On Thursday, many of them feel they received evidence they were right.
A group of Chicago Police officers were caught on video entering the burglarized Englewood office of Rep. Bobby Rush early June 1. Once inside, security footage shows the officers spent nearly five hours relaxing on the furniture, napping, making popcorn and coffee, and playing on their phones — while people vandalized and stole from neighboring businesses.
Several businesses at the Grand Boulevard Plaza mall, 5401 S. Wentworth Ave. — where Rush’s office is — were looted. It is unclear when, or if, many will reopen.
With the 2nd District police station just four blocks away and a gaggle of officers on the scene, some who witnessed their stores being looted questioned why the police response seemed so underwhelming.
“We’re less than two minutes away from the police station. Why were there only 13 officers?” said Donna Hampton-Smith, a board member of Washington Park’s Chamber of Commerce. “Why wasn’t the mall protected? I want to get to the bottom of what happened.
Boost Mobile employees Quella Whitehead and Shawn Council arrived at the store that day only to be sent home early by the owner, who received a 7 a.m alarm call for a broken window.
“We saw two cop cars and mall security telling people to leave, but no entrances were blocked off,” Whitehead said Thursday. “Looters came back later that day and cleaned everything out. Being in it, it was like something out of a movie.”
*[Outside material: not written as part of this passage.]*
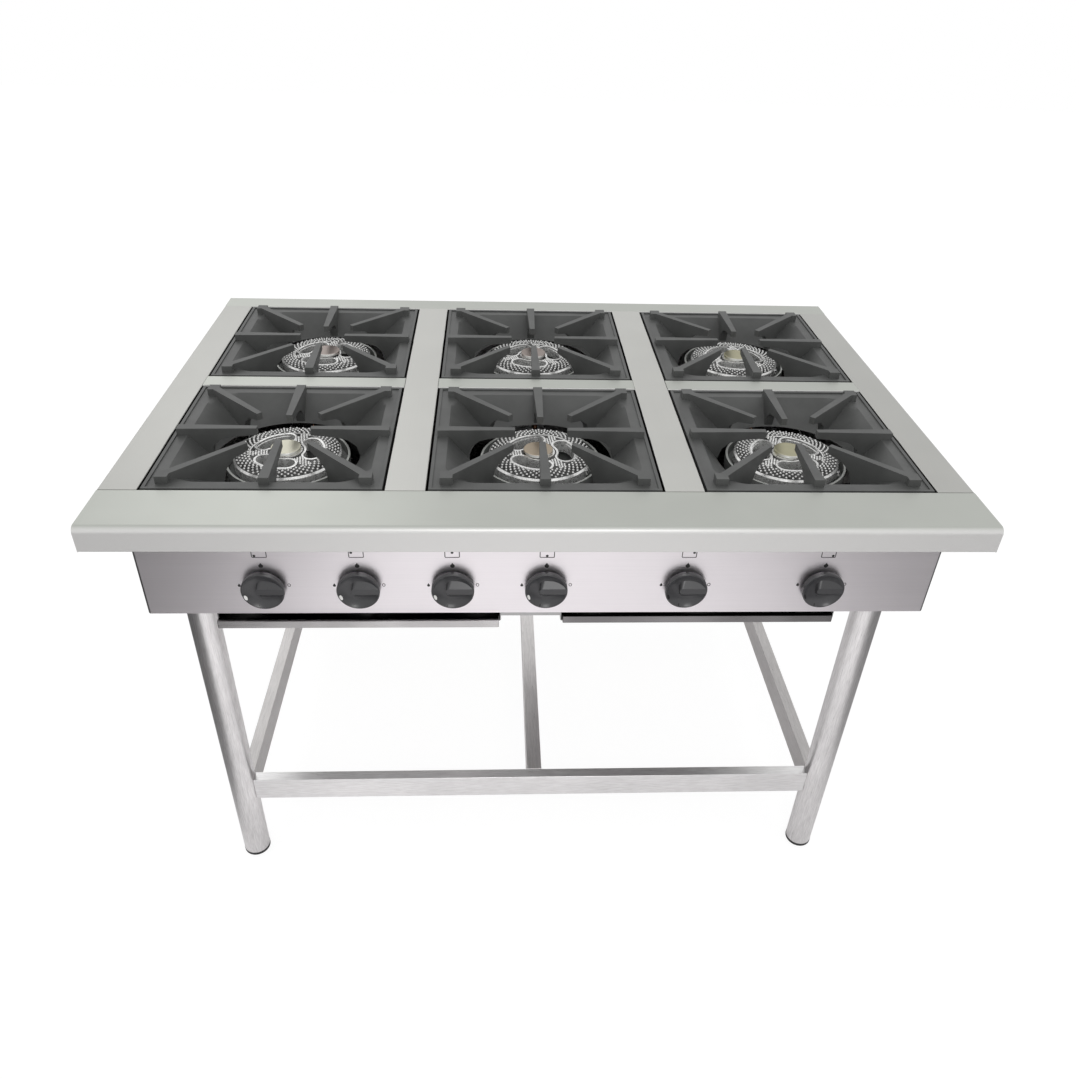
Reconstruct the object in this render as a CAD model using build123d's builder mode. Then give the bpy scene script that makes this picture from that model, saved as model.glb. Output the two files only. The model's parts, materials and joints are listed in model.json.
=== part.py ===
from build123d import *
import math
import os

# A free-standing commercial gas cooktop: six open burners under square cast-iron pan
# grates in a folded steel worktop, a control panel with six taps, two drip trays and a
# stand of round legs and box-section rails.
# The origin is on the floor under the middle of the worktop: +X to the cook's right,
# +Y to the back and +Z up. All sizes are in millimetres.

# Worktop, seen from above
opening = 356.0          # side of the square hole that takes one grate
bar_w = 60.0             # bar between two columns of burners
cross_w = 38.0           # strip between a front and a rear grate
side_rim = 56.0
front_rim = 100.0
rear_rim = 50.0
top_h = 850.0
sheet = 1.5              # gauge of all folded sheet
bend_r = 1.6
nose_r = 10.0            # rounded front edge
apron_h = 40.0
apron_return = 12.0
ledge_drop = 24.0        # depth of the ledge that carries the grates
ledge_w = 12.0
seam = 0.3               # gap left between neighbouring sheet pieces
panel_notch = 5.0        # notch in the top's flanges where a side panel passes

# Body under the worktop
front_overhang = 52.0
side_overhang = 47.0
rear_overhang = 18.5
body_drop = 191.5        # from the worktop down to the bottom of the body
body_flange = 25.0
panel_return = 20.0
panel_bend = 5.0

# Stand
leg_r = 24.15
leg_wall = 1.5
leg_inset_x = 53.0
leg_inset_front = 72.0
leg_inset_rear = 31.5
foot_h = 8.0
foot_lip = 0.35
foot_round = 3.5
foot_plug = 20.0
socket_plate = 3.0
socket_w = 56.0
socket_h = 60.0
socket_wall = 2.85
weld_fit = 0.2           # gap left where one tube is coped to another
rail_top = 205.0
rail_h = 50.0
rail_w = 20.0
side_rail_w = 22.0
side_rail_inset = 10.0   # side rails stand this far inside the legs' centre lines
middle_rail_w = 28.0
rail_wall = 1.5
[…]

All four of Whitehead’s stores were hit, with the Washington Park location incurring $30,000 worth of damage and staff losing a week’s pay.
Several doors down, Thien Le, owner of City Nails at 5401 S. Wentworth Ave., went to his shop with his family Sunday after watching news reports of looting in the area.
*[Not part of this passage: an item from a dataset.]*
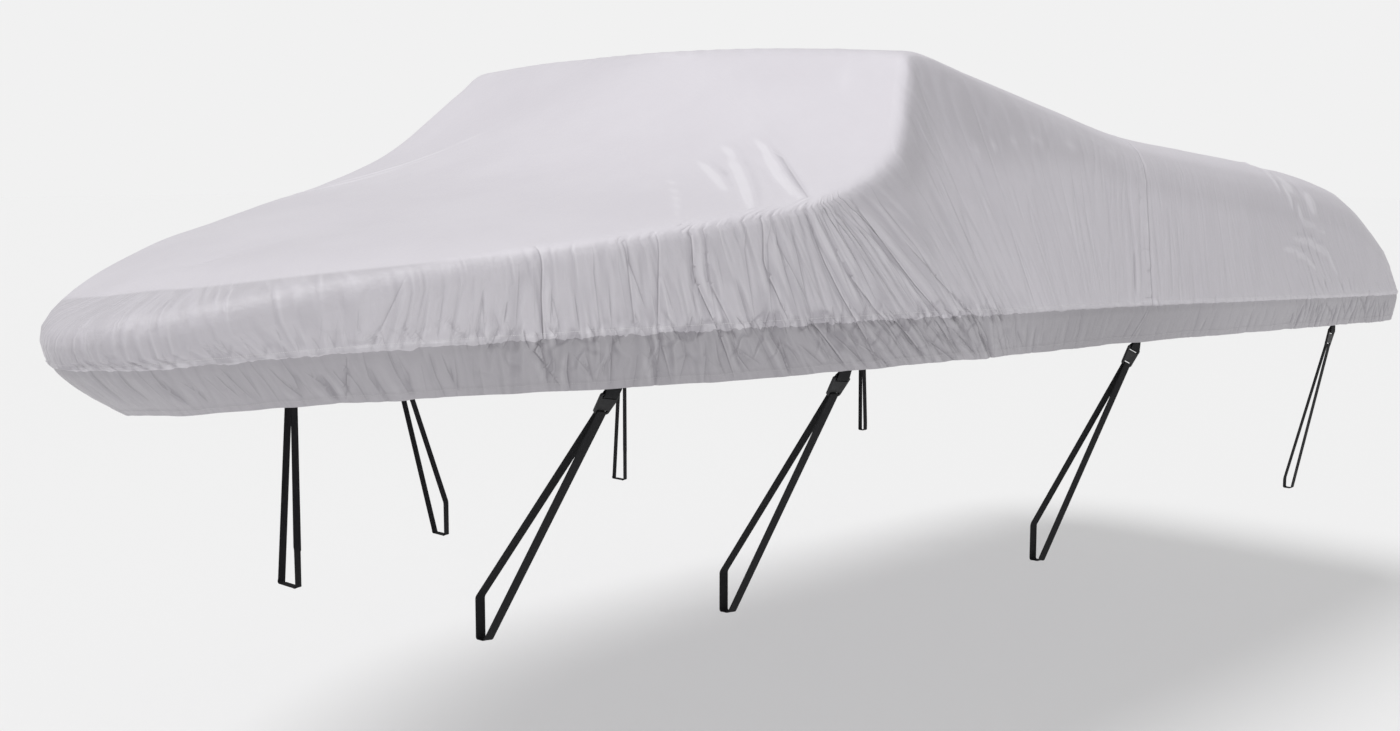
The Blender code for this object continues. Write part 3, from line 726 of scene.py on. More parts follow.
def webbingFinish():
    material, tree, shader = newFinish("black webbing", webbingLook["dark"], *webbingLook["shine"])
    uv = coordinates(tree, "UV")
    across, along = splitUp(tree, uv)
    # slanting picks that turn about from rib to rib, as in herringbone webbing
    ribTurn = times(tree, across, 2 * math.pi / webbingLook["rib"])
    zigzag = calc(tree, "ABSOLUTE", calc(tree, "SINE", times(tree, ribTurn, 0.5)))
    pickTurn = times(tree, along, 2 * math.pi / webbingLook["pick"])
    pick = calc(tree, "SINE", calc(tree, "MULTIPLY_ADD", zigzag, webbingLook["slant"], pickTurn))
    height = calc(tree, "MULTIPLY_ADD", pick, 0.4, times(tree, calc(tree, "COSINE", ribTurn), 0.6))
    fuzz = spots(tree, uv, *webbingLook["fuzz"])
    shade = ramp(tree, calc(tree, "MULTIPLY_ADD", height, 0.35, fuzz), 0.2, 1.0)
    colour = blendColours(tree, shade, webbingLook["dark"], webbingLook["light"])
    plug(tree, colour, shader.inputs["Base Color"])
    plug(tree, ramp(tree, fuzz, 0.3, 0.7, *webbingLook["roughness"]), shader.inputs["Roughness"])
    plug(tree, raised(tree, height, *webbingLook["raise"]), shader.inputs["Normal"])
    return material


plasticLook = {
    "dark": (0.009, 0.009, 0.010),
    "worn": (0.026, 0.026, 0.028),
    "grain": ((1600, 1600, 1600), 2.0, 0.5),
    "grainRaise": (0.00006, 0.6),
    "scuffs": ((70, 70, 240), 5.0, 0.65),
    "shine": (0.42, 0.35),
    "roughness": (0.36, 0.55),
}


def plasticFinish():
    material, tree, shader = newFinish("black moulded plastic", plasticLook["dark"], *plasticLook["shine"])
    place = coordinates(tree, "Object")
    grain, scuffs = (spots(tree, place, *plasticLook[texture]) for texture in ("grain", "scuffs"))
    colour = blendColours(tree, ramp(tree, scuffs, 0.55, 0.75), plasticLook["dark"], plasticLook["worn"])
    plug(tree, colour, shader.inputs["Base Color"])
    plug(tree, ramp(tree, scuffs, 0.3, 0.7, *plasticLook["roughness"]), shader.inputs["Roughness"])
    plug(tree, raised(tree, grain, *plasticLook["grainRaise"]), shader.inputs["Normal"])
    return material


webbing, plastic = webbingFinish(), plasticFinish()


def addBox(place, size):
    deselectAll()
    bpy.ops.mesh.primitive_cube_add(size=1, location=place)
    box = bpy.context.object
    box.scale = size
    bpy.ops.object.transform_apply(location=True, rotation=True, scale=True)
    return box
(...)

“We couldn’t get in. Police blocked both entrances, so we could only see swarms of people running with handfuls of stuff from the plaza towards the train station,” Le said.
Le and his son said Thursday they lost more than $60,000 in equipment and inventory that day. The family had purchased new chairs two weeks before the riots in adherence to coronavirus social distancing guidelines.
Still, they plan to reopen in two weeks.
“We reached out to the Police Department for help, but we were told they were too busy to help us,” Le’s son said. “The day after, it took police hours to come. We talked with detectives and filed a report. Now we’re trying to get our insurance stuff straightened out.”
On the other side of the mall, across the parking lot, Plano Vision Center owner Stephanie Johnson said she thinks police were outnumbered.
“I was there that night and there were so many people running in and out of stores. Unless you have a lot of police, it was too much,” Johnson said. “When I came in the evening, I didn’t witness any police sleeping. The police were here protecting the firefighters.”
Johnson credits a police officer with keeping her out of harm’s way as she attempted to go to her store to turn off the alarm. That officer, she said, ushered her to a nearby office park left untouched by looters.
“The security guards were told by the police officers that it was too dangerous for them to be out there. There were only three of them,” Johnson said.
“I should be angry because of all the aggravation I’m going through with trying to get this business back up, but I was more hurt than anything. Those people that were looting look like the patients I serve, and that’s what hurt me, seeing that.”
DeAndre Sanders is a barber at Hair Experts, in the same mall as Rush’s office. He said police told his staff to leave that day — and when they came back the next day, their shop was destroyed.
“How much were they really trying to save 55th Street?” asked Sanders, who noted his barbershop lost $50,000 worth of equipment to vandals. “How did this happen with a police station that close?”
Hampton-Smith from the commerce chamber said the story of the sleeping officers in Rush’s office should be a wakeup call for Mayor Lori Lightfoot.
Prior to the pandemic, the chamber and the Police Department enjoyed a great working relationship, often working together on initiatives like Neighborhood Watch, Hampton-Smith said.
“We have leaders turning a blind eye to the systemic racism in our communities, metaphorically sleeping on their jobs,” Hampton-Smith said. “I need the mayor to take a good look into her department and find out who else is sleeping and just hasn’t been captured on video.”